Ceci n’est pas nou­veau : Pierre Mer­tens le sou­li­gnait déjà il y a trente ans dans une bio­gra­phie consa­crée à Brel : « La Bel­gique sou­vent n’ap­pré­cie, ni n’im­pose, ni n’as­sume plei­ne­ment l’o­ri­gi­na­li­té de sa propre culture. Elle attend doci­le­ment le juge­ment que d’autres por­te­ront sur celle-ci… » Nous l’a­vons décla­ré dans le pré­am­bule à la charte consti­tu­tive du FACIR : en Bel­gique fran­co­phone, plus de 95% des biens cultu­rels que nous consom­mons sont impor­tés. Sans nous l’avouer, nous sommes ain­si deve­nus un pays cultu­rel­le­ment colo­ni­sé, un mar­ché « pas­sif » ; consom­mant des pro­duits fran­çais et anglo-saxons (à cet égard, il est bien symp­to­ma­tique de consta­ter que la Fédé­ra­tion Wal­lo­nie-Bruxelles, pour sa fête en sep­tembre 2014, en est réduite à annon­cer comme têtes d’af­fiche Calo­gé­ro et Béna­bar, tro­phées de la varié­té franco-française).

Il est de bon ton d’affirmer que « notre pays regorge de talents », sans rien faire pour les sou­te­nir. Mais nous ne sommes pas dupes : nous assis­tons bel et bien au déman­tè­le­ment et au tor­pillage de la culture non seule­ment en Bel­gique, mais dans toute l’Eu­rope, au nom de la « rigueur bud­gé­taire », et de « la crise de la dette ». Aujourd’hui rien ne semble stop­per la folie néo-libé­rale, et ses vas­saux prêts à sac­ca­ger nos vies et la pla­nète pour accu­mu­ler leurs pro­fits insen­sés.
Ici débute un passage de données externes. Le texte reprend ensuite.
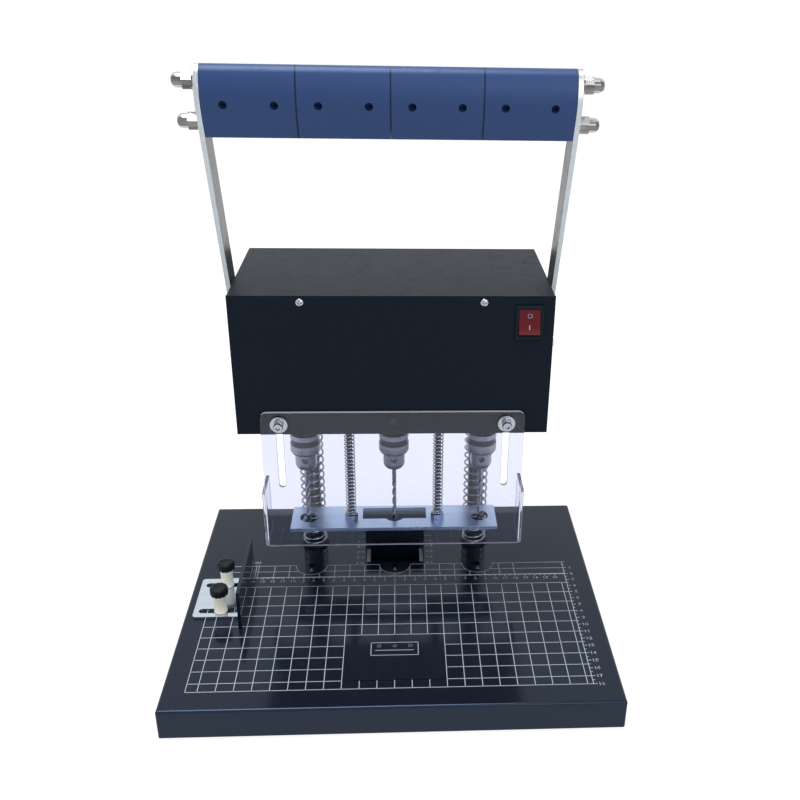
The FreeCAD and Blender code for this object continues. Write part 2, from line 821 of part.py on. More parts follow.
def lift_crank(side):
    x0 = min(side * crank_x, side * (crank_x + crank_sheet))
    hub = V(x0, shaft_y, shaft_z)
    tip = V(x0, pin_y, pin_z)
    bar = slot_bar(7.5, hub, tip, V(crank_sheet, 0, 0))
    boss = rod_x_axis(11.0, x0, x0 + crank_sheet, shaft_y, shaft_z)
    body = bar.fuse(boss).removeSplitter()
    cuts = [rod_x_axis(shaft_r + 0.02, x0 - 1, x0 + 7, shaft_y, shaft_z)]
    cuts.append(rod_x_axis(pin_r + 0.02, x0 - 1, x0 + 7, pin_y, pin_z))
    return body.cut(cuts)


def crank_pin(side):
    x0 = min(side * (post_x - 7.0), side * (crank_x + crank_sheet))
    return rod_x_axis(pin_r, x0, x0 + crank_x + crank_sheet - post_x + 7.0, pin_y, pin_z)


def arm_bolt(side):
    x0 = side * (arm_x + arm_sheet)
    direction = V(side, 0, 0)
    washer = Part.makeCylinder(10.0, 1.6, V(x0, shaft_y, shaft_z), direction)
    head = hex_bar(13.0, V(x0 + side * 1.6, shaft_y, shaft_z), direction, 5.5)
    return washer.fuse(head).removeSplitter()


def build():
    os.makedirs("parts", exist_ok=True)
    save("base_tray", base_tray())
    save("bottom_cover", bottom_cover())
    save("rubber_feet", rubber_feet())
    save("base_screws", base_screws())
    save("guide_posts", [guide_post(-post_x), guide_post(post_x)])
    save("post_nuts", post_nuts())
    save("spring_seats", [spring_seat(-post_x), spring_seat(post_x)])
    save("post_yokes", [post_yoke(-post_x), post_yoke(post_x)])
    coils = []
    for x in (-post_x, post_x):
        coils.append(spring(x, post_y, base_top + 3, head_z0, return_coil_r,
                            return_wire_r, return_turns, "return spring"))
    save("return_springs", coils)
    save("stop_guides", [stop_guide(), mirror_x(stop_guide())])
    save("rear_stop", rear_stop())
    save("fence_bracket", fence_bracket())
    save("fence_plate", fence_plate())
    save("front_fence_knob", fence_knob(front_knob_y))
    save("rear_fence_knob", fence_knob(rear_knob_y))

    save("head_plate", head_plate())
    save("housing_cover", housing_cover())
    save("front_panel", front_panel())
    save("pan_screws", pan_screws())
    save("centre_screw", centre_screw())
    save("guide_bushes", [guide_bush(-post_x), guide_bush(post_x)])
    save("shaft_bearings", [shaft_bearing(-1), shaft_bearing(1)])
    save("power_supply", power_supply())
    save("switch_frame", switch_frame())
    save("switch_rocker", switch_rocker())
    save("cable_gland", cable_gland())
    save("guard_screws", [guard_screw(-slot_x), guard_screw(slot_x)])
    save("guard_washers", [guard_washer(-slot_x), guard_washer(slot_x)])
    save("guard", guard())

    for side, x in (("left", -drill_pitch), ("centre", 0.0), ("right", drill_pitch)):
        save(side + "_motor", motor(x))
        save(side + "_adapter", adapter(x))
        save(side + "_chuck_body", chuck_body(x))
        save(side + "_chuck_sleeve", chuck_sleeve(x))
        save(side + "_drill_bit", drill_bit(x))

    save("press_plate", press_plate())
    save("press_rods", press_rods())
    save("press_nuts", press_nuts())
    coils = []
    for x in (-rod_x, rod_x):
        coils.append(spring(x, rod_y, plate_z1 + 6, head_z0, press_coil_r,
                            press_wire_r, press_turns, "press spring"))
    save("press_springs", coils)

    save("left_arm", arm(-1))
    save("right_arm", arm(1))
    for k in range(4):
        save("grip_block_" + str(k + 1), grip_block(k))
    save("tie_rods", tie_rods())
    save("acorn_nuts", acorn_nuts())
    save("cross_shaft", cross_shaft())
    save("lift_cranks", [lift_crank(-1), lift_crank(1)])
    save("crank_pins", [crank_pin(-1), crank_pin(1)])
    save("arm_bolts", [arm_bolt(-1), arm_bolt(1)])


build()
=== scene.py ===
import json
import math

import bmesh
import bpy
import numpy as np
from mathutils import Matrix, Vector


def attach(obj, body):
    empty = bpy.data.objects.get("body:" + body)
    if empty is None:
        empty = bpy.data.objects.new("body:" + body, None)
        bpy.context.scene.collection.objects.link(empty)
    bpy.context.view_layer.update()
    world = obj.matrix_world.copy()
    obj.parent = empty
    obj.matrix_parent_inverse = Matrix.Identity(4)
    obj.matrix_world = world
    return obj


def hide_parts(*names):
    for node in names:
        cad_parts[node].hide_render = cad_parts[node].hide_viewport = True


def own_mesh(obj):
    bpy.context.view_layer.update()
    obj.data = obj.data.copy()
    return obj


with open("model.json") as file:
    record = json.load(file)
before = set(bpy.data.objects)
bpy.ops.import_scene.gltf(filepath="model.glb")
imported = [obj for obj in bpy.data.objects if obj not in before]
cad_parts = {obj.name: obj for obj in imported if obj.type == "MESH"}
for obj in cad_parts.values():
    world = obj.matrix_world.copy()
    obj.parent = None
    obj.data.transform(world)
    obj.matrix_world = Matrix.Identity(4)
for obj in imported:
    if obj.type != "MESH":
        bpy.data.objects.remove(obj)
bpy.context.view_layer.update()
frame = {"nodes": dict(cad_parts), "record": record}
nodes = frame["nodes"]
bpy.context.scene.view_settings.view_transform = "Standard"

# Sizes in millimetres, measured from the centre drill hole at table height
SHIFT = np.array([0.0, 45.4, 0.0])
BASE_TOP = 31.0
PITCH = 83.4
HOLES = (-PITCH, 0.0, PITCH)
SIDES = ("left", "centre", "right")
TAU = 2 * math.pi


def metres(points):
    """Millimetres from the centre drill hole become metres from the base centre."""
    return (np.asarray(points, float) + SHIFT) / 1000.0


# Camera: its place in millimetres, its focal length in pixels, three angles and the axis's offset in pixels
PHOTO_WIDE = 800.0
SENSOR = 36.0
CAMERA_AT = (4.883, -804.798, 594.465)
FOCAL_PX = 954.29
DOWN, TURN, ROLL = 0.4507, 0.0628, -0.0220
AXIS_PX = (52.87, 10.36)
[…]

Par­tout la culture, comme tous les biens com­muns, est bra­dée et trans­for­mée en mar­chan­dise. Or, la culture est jus­te­ment là pour inter­ro­ger, sti­mu­ler, faire rêver, inven­ter, et rem­pla­cer le modèle de la com­pé­ti­tion omni­pré­sente par l’émulation. Par­tout s’opère un nivel­le­ment par le bas dans la dif­fu­sion média­tique, avec un recul de la qua­li­té au pro­fit du passe-par­tout et du consen­suel. Ain­si, pen­dant que l’E­tat se désen­gage et appau­vrit les ser­vices publics, le « paque­bot » RTBF renonce à sa mis­sion éman­ci­pa­trice, ne recherche aucune concer­ta­tion réelle avec les créa­teurs, et res­semble de plus en plus aux médias privés.

Deux ans après sa créa­tion, le FACIR conti­nue à inter­pel­ler nos poli­tiques et nos ins­ti­tu­tions sur l’ur­gence d’une poli­tique cultu­relle auda­cieuse et cohé­rente. Le FACIR est éga­le­ment déter­mi­né à construire un réseau vivant de lieux de concert peu ou pas sub­si­diés, radios libres, médias dif­fé­rents pour pal­lier au man­que­ment abys­sal des ser­vices publics, et ain­si fédé­rer un nou­veau public.

Nous refu­sons de voir som­brer notre art et notre culture !

SIGNATAIRES (novembre 2014)

Fran­çois Cro­nen­berg, Michel Debrulle, Phi­lippe Del­haye, Karine Ger­maix, Joëlle Juvyns, Florent Le Duc, Gil Mor­tio, Clé­ment Nour­ry, Claude Semal, Phi­lippe Tas­quin, Toine Thys, et Ivan Tir­tiaux pour le Comi­té Exé­cu­tif du FACIR.